Not only did I bake cookies yesterday, but I also baked some stuffing and made some soup. These short, dark, work-free days are inspiring me to do things that I otherwise don't have time for. Actually, I've been craving stuffing for a few days. Probably because it was Christmas and I think my family always has stuffing at Christmas. However, I think the stuffing wasn't really stuffed (into a bird, for example a turkey or goose), I believe it was prepared much like I prepared my vegetarian stuffing: mix some roasted bread cubes with some sauted onions, peppers and celery, add some vegetable broth, seasonings and an egg, stir it up, put it in a covered baking dish and bake the heck out of it. While this stuff tasted a bit like stuffing, some liquid was lacking and the consistency wasn't quite right. I think the key is more seasoning, more broth, more baking! We'll see if I can perfect this recipe.

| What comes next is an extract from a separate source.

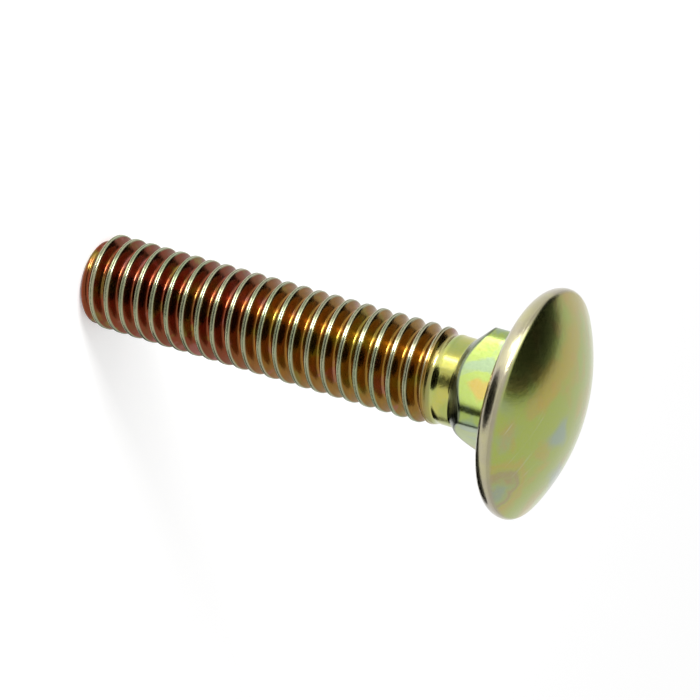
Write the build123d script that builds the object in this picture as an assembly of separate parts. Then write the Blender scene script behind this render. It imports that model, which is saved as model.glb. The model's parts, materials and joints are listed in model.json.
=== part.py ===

My other kitchen masterpiece yesterday was celery soup. I only used 3 stalks of celery in the stuffing, and had the rest of a bunch of celery, so I had to do something with it so that it didn't just go all limp in my fridge. So I whipped out my cooking notebook and consulted the celery page: celery soup sounded appealing. It's really quite simple: saute the celery and an onion, throw in one cubed potato, cover with broth and boil, boil, boil. When everything is soft puree it, put in 2 tablespoons of cream and maybe some salt and pepper and voila! You've got some warm, delicious celery soup.